The draft of the Cancun Ministerial Text on services said, "We
reaffirm that the negotiations shall aim to achieve progressively
higher levels of liberalization with no a priori exclusion of any
service sector; and in accordance with GATS provisions, there
shall be due respect for the right of Members to regulate and to
introduce new regulations in pursuance of national policy
objectives." The draft remained without significant change until
the end of the conference.

What does this imply?

Water, electricity, health, education, telecommunications,
rubbish collection, transport policy, banks, investment,
insurance, radio, e-mail, setting up a massage parlor, tourism,
land -- these examples all fall within the category of service,
more particularly, GATS. The market? The world's population of 6
billion.

Global, free trade, not only in goods but also in services
seems to be a vast modern utopian project. It aims at bringing
all countries into the realms of industrial nations. Never before
has such an ambitious exercise been attempted. Many poor
countries have not been able to afford adequate investment in
their service sectors, such that multinational corporations, it
is said, will help them with both capital and expertise.

The European Commission admits that GATS is first and foremost
an instrument for the benefit of business. Established in 1995,
GATS is a follow-up of pressure of multinational companies, which
provide services.

Clearly, it has faith in the ability of "the market" to
provide essential services that benefit all society. Under GATS,
governments must submit to certain rules when handing over
services for privatization (the request-offer mechanism).
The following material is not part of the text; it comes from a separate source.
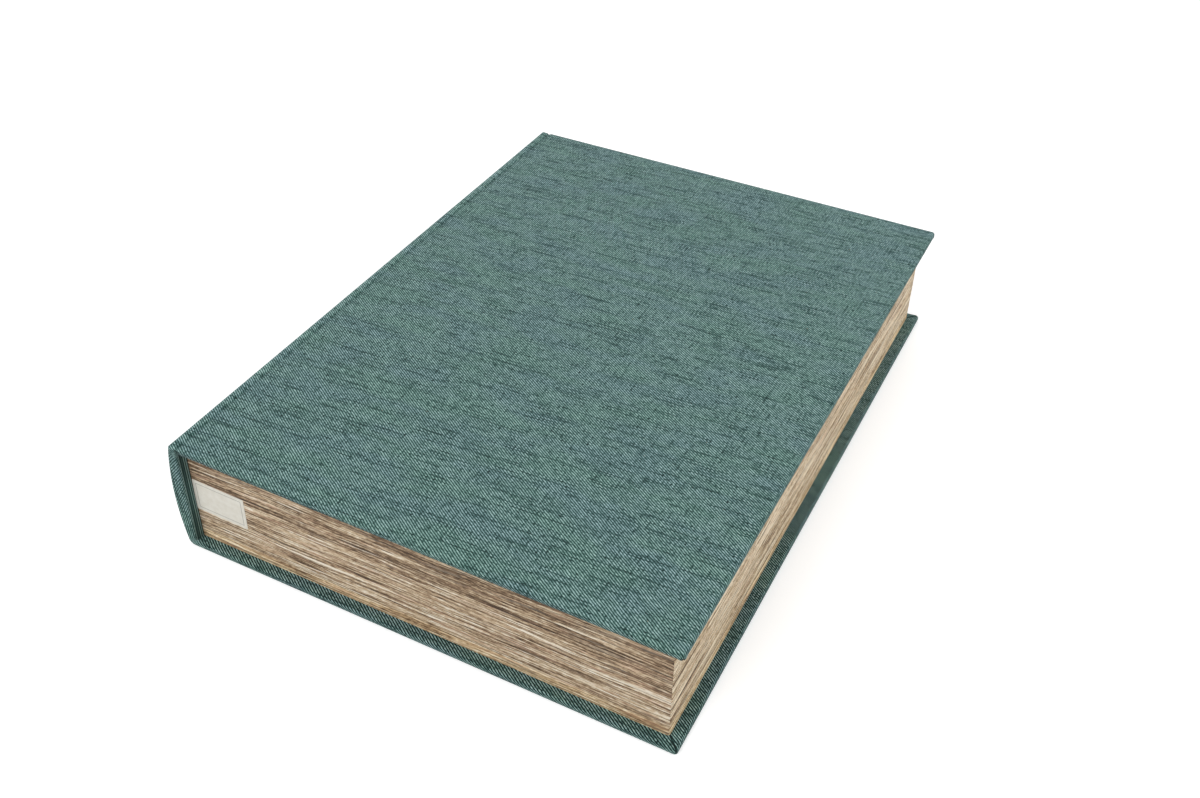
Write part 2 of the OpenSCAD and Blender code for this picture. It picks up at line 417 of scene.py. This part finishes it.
def press_mitres(bm, inner_z):
    """Sinks the seams of the mitres, and lifts the cloth beside them where no tray stands on it."""
    bm.normal_update()
    moves = []
    for v in bm.verts:
        for side in (-1, 1):
            inner, normal = mitre(side, inner_z)
            if v.co.x < inner.x - TINY or side * v.co.y < side * inner.y - TINY:
                continue
            depth = abs(v.co.z - inner_z)
            if depth > COVER_T - SOFT_EDGE:
                continue
            gap = abs((v.co - inner).dot(normal)) / MM
            for (a, low), (b, high) in zip(MITRE, MITRE[1:]):
                if a <= gap < b:
                    height = low + (high - low) * (gap - a) / (b - a)
                    if v.co.x < paper_hi.x + TINY or side * v.co.y < paper_hi.y + TINY:
                        height = min(height, 0)
                    fade = 1 - depth / (COVER_T - SOFT_EDGE)
                    moves.append((v, v.normal * height * MM * fade))
    for v, move in moves:
        v.co += move


# The cloth


def cut_board(bm, inner_z):
    """Cuts a covered board along the lines that its charts, its window and its mitres need."""
    for side in (-1, 1):
        for inset in (CORNER_R, TURN_IN):
            cut(bm, (0, side * (HALF_L - inset), 0), (0, 1, 0))
    for inset in (CORNER_R, TURN_IN):
        cut(bm, (FORE_X - inset, 0, 0), (1, 0, 0))
    cut_mitres(bm, inner_z)


def cut_crease(bm, side):
    """Cuts the lines along which the crease's one side, 1 on the lid and -1 on the spine, sinks."""
    edge = (LID_X if side > 0 else INNER_X) - CREASE_X
    for i in range(CREASE_CUTS + 1):
        across = side * CREASE_REACH * i / CREASE_CUTS
        if abs(across) > abs(edge) + TINY:
            top = [f for f in bm.faces if f.calc_center_median().z > TOP_Z - SOFT_EDGE]
            cut(bm, (CREASE_X + across, 0, 0), (1, 0, 0), top)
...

Countries are free to decide which sectors they will subject
to GATS rules, though the aim is for all to be privatized in the
end.

Among other objections, GATS enables multinational
corporations to acquire land (and even the natural resources on
and under it) and essential services in any country that signs
up. Many consider GATS to be the most evil and dangerous of all
interventions by the rich and powerful into the affairs of poor
countries.

Therefore, we clearly cannot expect anything from service
negotiations at Cancun. Its objective, the organizers say, was
"to take stock of progress in the negotiations, provide any
necessary political guidance and take decisions as necessary."
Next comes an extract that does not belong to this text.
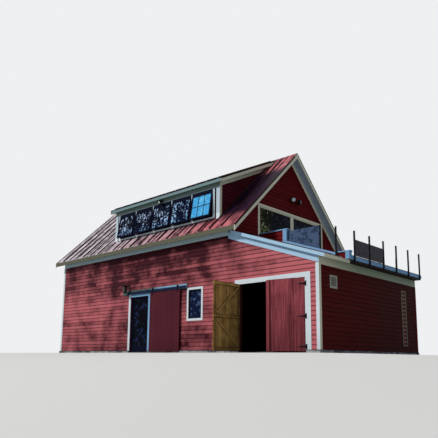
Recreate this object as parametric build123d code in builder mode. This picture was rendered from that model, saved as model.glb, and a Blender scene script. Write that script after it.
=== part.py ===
from build123d import *
from math import cos, radians, sin, tan
import os

os.makedirs("parts", exist_ok=True)

# Sizes are in millimetres. The origin is the middle of the footprint at ground level, with +X
# along the front wall to the lean-to end and +Y to the back. Distances named left or start are
# measured from the left front corner of the walls, and those named from_gable from the wall
# between the barn and its lean-to.

# Overall
main_length = 11650
lean_to_width = 3590
depth = 7300
wall = 150
board = 25

# Foundation and floors
foundation_height = 120
foundation_proud = 40
floor_thickness = 60
loft_floor_top = 3300
loft_floor_thickness = 220

# Main roof
roof_pitch = 44.1
eave_height = 4575
eave_overhang = 350
rake_overhang = 350
roof_thickness = 140
fascia_height = 170
frieze_drop = 255
frieze_height = 230
rake_frieze_height = 210
barge_height = 220
ridge_cap_leg = 170
ridge_cap_thickness = 12
edge_thickness = 3
edge_width = 90
edge_turn = 60

# Entry doorway
entry_left = 5650
entry_width = 1210
entry_height = 2420
entry_trim_width = 130
entry_door_thickness = 45
entry_door_inset = 60
entry_door_gap = 8
entry_door_stile = 110
entry_door_bottom_rail = 260
entry_barrel_radius = 7.7
entry_barrel_height = 100
entry_hinge_heights = (330, 1250, 2170)
entry_plate_width = 30
entry_plate_thickness = 3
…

GATS established the negotiation guidelines and procedures in
March 2001. The guidelines are sensitive to public policy
concerns in important sectors such as health care, public
education and cultural industries.

But it also stresses the importance of liberalization in
general, and ensuring foreign service providers have effective
access to domestic markets -- as, predictably, it works in favor
of business interests mainly in the developed countries rather
than most poor people in the rest of the world, whose basic needs
are neglected.

While there were 150 proposals in Cancun in the sectors of
professional services, telecommunications, tourism, financial
services, distribution services, construction services, energy
services, maritime transport, postal/courier services and
environmental services -- there were no proposals on health
services and only four on education services, all of which dealt
with private education services, in particular nonacademic
education such as language training, vocational courses,
corporate training and educational testing services.
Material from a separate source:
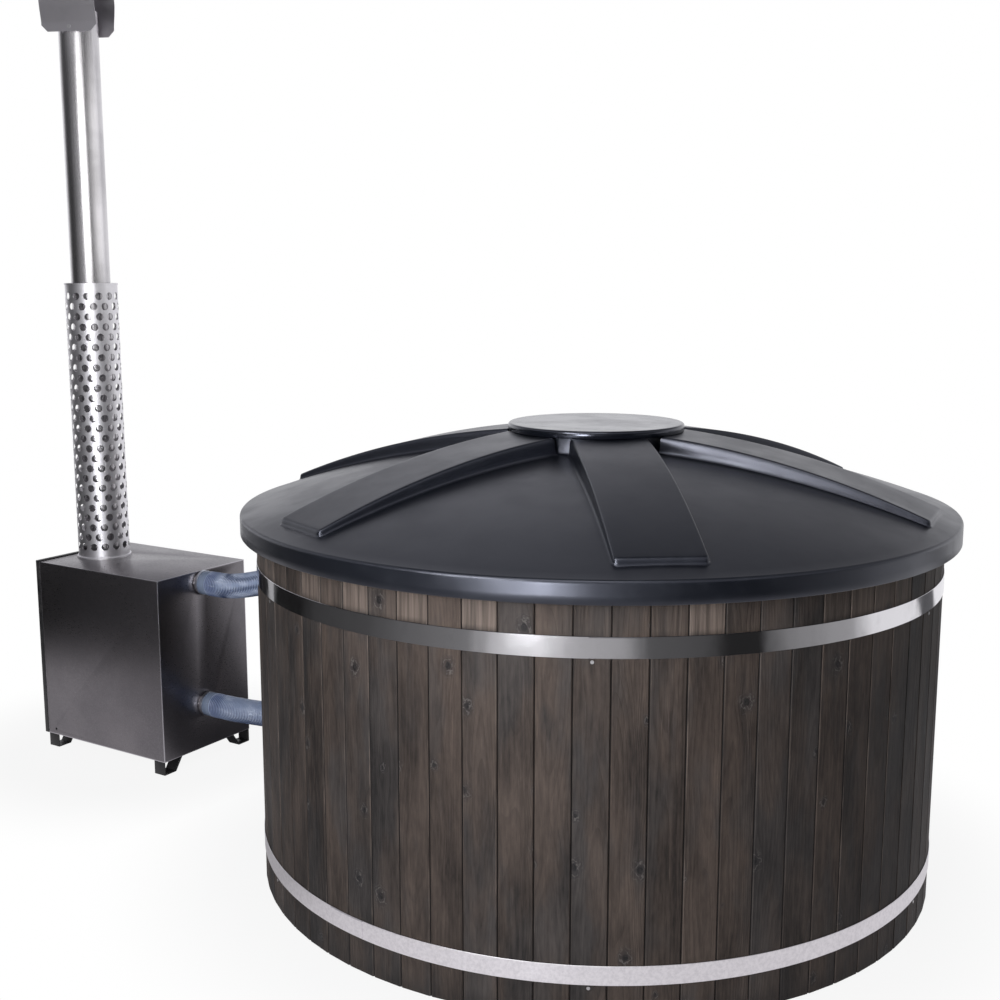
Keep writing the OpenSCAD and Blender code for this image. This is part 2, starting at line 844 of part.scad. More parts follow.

GATS and other WTO instruments seem to have hardly ever ruled
in favor of society, local economies, health or the environment
in preference to free trade market fundamentalism. But in
contrast the WTO does not believe in market fundamentalism when
it affects developed countries.

Thus, solutions for provision of services, particularly the
essential ones, are political choices, not technical imperatives
-- this is the arena of the struggle.

Services cover virtually all areas of human life that should
not be controlled by the logic of pure profit accumulation. When
investment is open to all investors, when financial services are
run by global banks, when the local language and culture cannot
be protected, when governments are forced to sell essential
services to multinational corporations, and when even the land
and its natural resources in a poor country can be appropriated
by the rich -- what is left?

The collapsed talks are merely a hiccup in the continuing vast
progress of capital accumulation in the privatization and
liberalization of services.

The writer also lectures at Sahid University, Surakarta, and
is a researcher with Uni Sosial Demokrat, Jakarta.